**What the task requires**. Reproduce the material in full, exactly as written.
----- Data extract
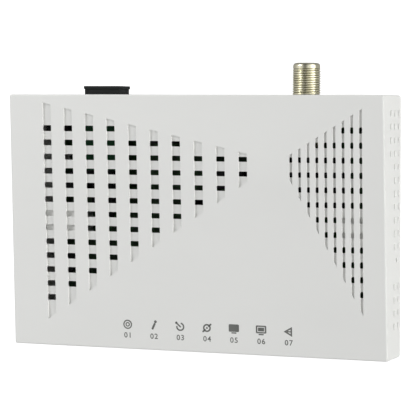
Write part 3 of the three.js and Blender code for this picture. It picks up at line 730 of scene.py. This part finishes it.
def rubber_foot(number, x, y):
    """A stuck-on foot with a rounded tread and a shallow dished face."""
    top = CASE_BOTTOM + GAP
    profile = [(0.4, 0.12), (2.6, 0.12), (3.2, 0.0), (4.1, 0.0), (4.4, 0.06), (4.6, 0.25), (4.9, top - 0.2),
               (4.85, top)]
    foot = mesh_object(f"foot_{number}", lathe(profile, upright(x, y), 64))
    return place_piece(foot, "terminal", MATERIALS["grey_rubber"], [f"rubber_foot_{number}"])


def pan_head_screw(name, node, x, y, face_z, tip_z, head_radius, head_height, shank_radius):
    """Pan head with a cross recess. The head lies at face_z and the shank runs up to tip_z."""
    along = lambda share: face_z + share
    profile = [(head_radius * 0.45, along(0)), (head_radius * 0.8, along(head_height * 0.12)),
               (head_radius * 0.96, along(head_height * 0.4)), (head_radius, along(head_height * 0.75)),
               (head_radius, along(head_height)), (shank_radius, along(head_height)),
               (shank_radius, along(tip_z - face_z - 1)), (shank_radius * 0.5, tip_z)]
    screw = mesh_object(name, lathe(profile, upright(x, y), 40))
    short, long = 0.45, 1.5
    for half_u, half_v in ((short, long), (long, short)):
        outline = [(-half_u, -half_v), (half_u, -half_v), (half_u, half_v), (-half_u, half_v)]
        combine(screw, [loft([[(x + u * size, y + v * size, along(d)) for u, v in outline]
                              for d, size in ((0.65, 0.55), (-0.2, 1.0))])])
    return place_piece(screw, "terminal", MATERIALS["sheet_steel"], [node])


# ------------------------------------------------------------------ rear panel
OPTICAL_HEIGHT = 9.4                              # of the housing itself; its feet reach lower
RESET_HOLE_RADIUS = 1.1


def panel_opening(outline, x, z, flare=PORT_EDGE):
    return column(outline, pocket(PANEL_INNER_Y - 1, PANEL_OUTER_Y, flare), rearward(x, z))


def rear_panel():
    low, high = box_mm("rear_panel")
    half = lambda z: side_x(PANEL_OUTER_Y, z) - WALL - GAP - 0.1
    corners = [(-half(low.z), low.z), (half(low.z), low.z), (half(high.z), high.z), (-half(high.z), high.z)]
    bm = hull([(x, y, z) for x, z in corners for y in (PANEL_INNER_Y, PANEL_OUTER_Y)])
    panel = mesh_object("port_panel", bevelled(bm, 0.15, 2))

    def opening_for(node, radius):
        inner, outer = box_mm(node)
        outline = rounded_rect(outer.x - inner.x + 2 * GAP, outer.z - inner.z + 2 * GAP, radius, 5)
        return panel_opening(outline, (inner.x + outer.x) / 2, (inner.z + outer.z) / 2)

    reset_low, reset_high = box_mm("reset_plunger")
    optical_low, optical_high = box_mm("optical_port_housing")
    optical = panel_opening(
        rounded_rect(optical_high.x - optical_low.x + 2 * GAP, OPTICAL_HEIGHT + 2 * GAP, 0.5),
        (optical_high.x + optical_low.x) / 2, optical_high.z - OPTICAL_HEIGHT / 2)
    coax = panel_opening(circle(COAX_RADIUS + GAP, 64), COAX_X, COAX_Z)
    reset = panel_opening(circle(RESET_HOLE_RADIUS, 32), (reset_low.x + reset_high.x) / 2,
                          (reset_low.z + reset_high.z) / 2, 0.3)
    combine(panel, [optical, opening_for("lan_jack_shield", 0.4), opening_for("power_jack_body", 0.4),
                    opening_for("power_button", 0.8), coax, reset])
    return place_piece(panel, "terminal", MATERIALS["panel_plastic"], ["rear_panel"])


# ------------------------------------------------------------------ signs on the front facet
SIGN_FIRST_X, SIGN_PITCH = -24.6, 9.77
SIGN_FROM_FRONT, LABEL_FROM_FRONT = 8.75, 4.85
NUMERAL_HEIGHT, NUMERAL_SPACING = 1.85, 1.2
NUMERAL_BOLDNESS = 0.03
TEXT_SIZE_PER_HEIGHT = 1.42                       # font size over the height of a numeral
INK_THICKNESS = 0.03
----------
**Solved exercise**.
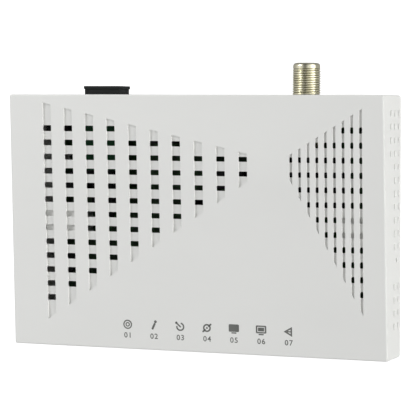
Write part 3 of the three.js and Blender code for this picture. It picks up at line 730 of scene.py. This part finishes it.
def rubber_foot(number, x, y):
    """A stuck-on foot with a rounded tread and a shallow dished face."""
    top = CASE_BOTTOM + GAP
    profile = [(0.4, 0.12), (2.6, 0.12), (3.2, 0.0), (4.1, 0.0), (4.4, 0.06), (4.6, 0.25), (4.9, top - 0.2),
               (4.85, top)]
    foot = mesh_object(f"foot_{number}", lathe(profile, upright(x, y), 64))
    return place_piece(foot, "terminal", MATERIALS["grey_rubber"], [f"rubber_foot_{number}"])


def pan_head_screw(name, node, x, y, face_z, tip_z, head_radius, head_height, shank_radius):
    """Pan head with a cross recess. The head lies at face_z and the shank runs up to tip_z."""
    along = lambda share: face_z + share
    profile = [(head_radius * 0.45, along(0)), (head_radius * 0.8, along(head_height * 0.12)),
               (head_radius * 0.96, along(head_height * 0.4)), (head_radius, along(head_height * 0.75)),
               (head_radius, along(head_height)), (shank_radius, along(head_height)),
               (shank_radius, along(tip_z - face_z - 1)), (shank_radius * 0.5, tip_z)]
    screw = mesh_object(name, lathe(profile, upright(x, y), 40))
    short, long = 0.45, 1.5
    for half_u, half_v in ((short, long), (long, short)):
        outline = [(-half_u, -half_v), (half_u, -half_v), (half_u, half_v), (-half_u, half_v)]
        combine(screw, [loft([[(x + u * size, y + v * size, along(d)) for u, v in outline]
                              for d, size in ((0.65, 0.55), (-0.2, 1.0))])])
    return place_piece(screw, "terminal", MATERIALS["sheet_steel"], [node])


# ------------------------------------------------------------------ rear panel
OPTICAL_HEIGHT = 9.4                              # of the housing itself; its feet reach lower
RESET_HOLE_RADIUS = 1.1


def panel_opening(outline, x, z, flare=PORT_EDGE):
    return column(outline, pocket(PANEL_INNER_Y - 1, PANEL_OUTER_Y, flare), rearward(x, z))


def rear_panel():
    low, high = box_mm("rear_panel")
    half = lambda z: side_x(PANEL_OUTER_Y, z) - WALL - GAP - 0.1
    corners = [(-half(low.z), low.z), (half(low.z), low.z), (half(high.z), high.z), (-half(high.z), high.z)]
    bm = hull([(x, y, z) for x, z in corners for y in (PANEL_INNER_Y, PANEL_OUTER_Y)])
    panel = mesh_object("port_panel", bevelled(bm, 0.15, 2))

    def opening_for(node, radius):
        inner, outer = box_mm(node)
        outline = rounded_rect(outer.x - inner.x + 2 * GAP, outer.z - inner.z + 2 * GAP, radius, 5)
        return panel_opening(outline, (inner.x + outer.x) / 2, (inner.z + outer.z) / 2)

    reset_low, reset_high = box_mm("reset_plunger")
    optical_low, optical_high = box_mm("optical_port_housing")
    optical = panel_opening(
        rounded_rect(optical_high.x - optical_low.x + 2 * GAP, OPTICAL_HEIGHT + 2 * GAP, 0.5),
        (optical_high.x + optical_low.x) / 2, optical_high.z - OPTICAL_HEIGHT / 2)
    coax = panel_opening(circle(COAX_RADIUS + GAP, 64), COAX_X, COAX_Z)
    reset = panel_opening(circle(RESET_HOLE_RADIUS, 32), (reset_low.x + reset_high.x) / 2,
                          (reset_low.z + reset_high.z) / 2, 0.3)
    combine(panel, [optical, opening_for("lan_jack_shield", 0.4), opening_for("power_jack_body", 0.4),
                    opening_for("power_button", 0.8), coax, reset])
    return place_piece(panel, "terminal", MATERIALS["panel_plastic"], ["rear_panel"])


# ------------------------------------------------------------------ signs on the front facet
SIGN_FIRST_X, SIGN_PITCH = -24.6, 9.77
SIGN_FROM_FRONT, LABEL_FROM_FRONT = 8.75, 4.85
NUMERAL_HEIGHT, NUMERAL_SPACING = 1.85, 1.2
NUMERAL_BOLDNESS = 0.03
TEXT_SIZE_PER_HEIGHT = 1.42                       # font size over the height of a numeral
INK_THICKNESS = 0.03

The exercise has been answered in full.